The Vienna Conference and International Reactions
In mid-September, opposition figures, including Abdul Rashid Dostum and Ahmad Massoud, gathered in Vienna to discuss the future of Afghanistan and the potential for a government-in-exile. This meeting was seen by some as a significant step forward for the anti-Taliban opposition. As Mehuddin Masheed, a political analyst, noted in a recent article, “The proposed government-in-exile could emerge as a credible alternative to the Taliban by leveraging new opportunities, both inside and outside Afghanistan.” Masheed points to growing discontent within the Taliban ranks, as well as shifting international sentiments, as signs that the Taliban’s grip on power may not be as secure as it seems.

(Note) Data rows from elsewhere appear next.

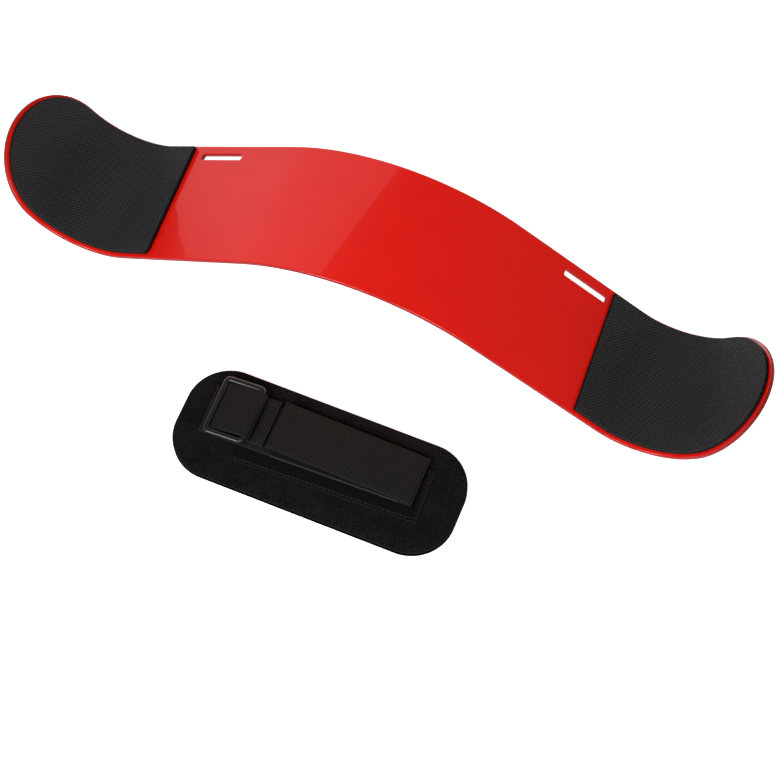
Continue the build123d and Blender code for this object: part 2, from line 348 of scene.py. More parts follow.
def stadium_path(stations, reach, cap_steps):
    """Foot points and outward directions of a strip with half-round ends, once round its outline.

    Straight sides have their foot on the middle line, and the ends turn about the last foot.
    """
    turn = np.linspace(pi / 2, -pi / 2, cap_steps + 1)[1:-1]
    foot = np.concatenate([stations, np.full(cap_steps - 1, reach), stations[::-1], np.full(cap_steps - 1, -reach)])
    right = np.stack([np.cos(turn), np.sin(turn)], axis=1)
    up = np.tile([0.0, 1.0], (len(stations), 1))
    direction = np.concatenate([up, right, -up, -right])
    return foot, direction


def edge_profile(half_width, inner, low, high, radius, steps):
    """Distance from the middle line and height, from the middle of the top round the edge to that of the bottom."""
    inwards, down = quarter_round(radius, steps)
    reach = np.concatenate([inner, half_width - inwards, (half_width - inwards)[::-1], inner[::-1]])
    height = np.concatenate([inner * 0 + high, high - down, (low + down)[::-1], inner[::-1] * 0 + low])
    return reach, height


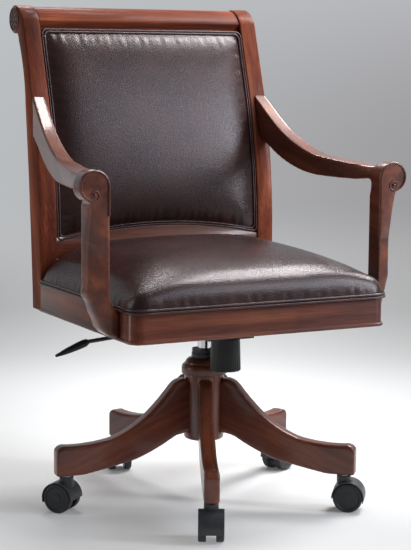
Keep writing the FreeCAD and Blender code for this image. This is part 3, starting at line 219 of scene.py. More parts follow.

“The tale of the Sleepers of the Cave reminds us that just as a group fell into a deep slumber, some corrupt and treacherous individuals in politics remain lost in a political slumber, oblivious to their responsibilities.” Dr. Nasir Ahmad Ahmadzai wrote.
However, Spinghar remains deeply skeptical of such efforts. “The world has not turned away from the Taliban because there is no alternative,” he said. “They have turned away because they see Afghanistan as a failed state, a problem with no clear solution.” He believes that the Vienna Conference and the establishment of a government-in-exile may make headlines in the short term, but are unlikely to create any lasting change. “Afghans don’t need political theater,” Spinghar said. “It might divide Afghans further, rather than unite them.”
The Taliban’s response to the Vienna meeting and set up a government in exile was swift and dismissive. Zabihullah Mujahid, the Taliban’s spokesperson, referred to the participants as a “confused group,” signaling the Taliban’s lack of concern about the opposition’s efforts.”They [the anti-Taliban] will take this dream to their graves,” Mujahid added.
The Diaspora’s Role and the Future
The Afghan diaspora remains deeply divided about the path forward. Many Afghans abroad are critical of both the Taliban and the figures now pushing for a government-in-exile. The Taliban’s restrictions on women’s education, their lack of inclusivity, and their refusal to engage in meaningful dialogue have alienated much of the international community. However, Spinghar notes, “Afghans inside and outside the country are looking for real solutions, not the false hope of an exile government.”
For Spinghar, the solution to Afghanistan’s dilemma lies in political reconciliation, not in creating more divisions. “We need a holistic, inclusive government in Afghanistan,” he said. “That means engaging with the Taliban, not just opposing them from afar.” He argues that the international community must focus on encouraging dialogue and compromise, rather than fueling further conflict through support for an exiled government. “What Afghanistan needs is not more warlords or political opportunists. It needs leaders who can unite the country, who can offer real hope for peace.”
As Afghanistan grapples with an uncertain future, the idea of a government-in-exile may seem like a tempting solution to some. But as Dr. Spinghar eloquently points out, it is a solution rooted more in nostalgia and ambition than in reality. Without legitimacy, without unity, and without the support of the Afghan people, the notion of an exiled government will remain just that: a notion, destined to fade into the background of Afghanistan’s complex and troubled political landscape.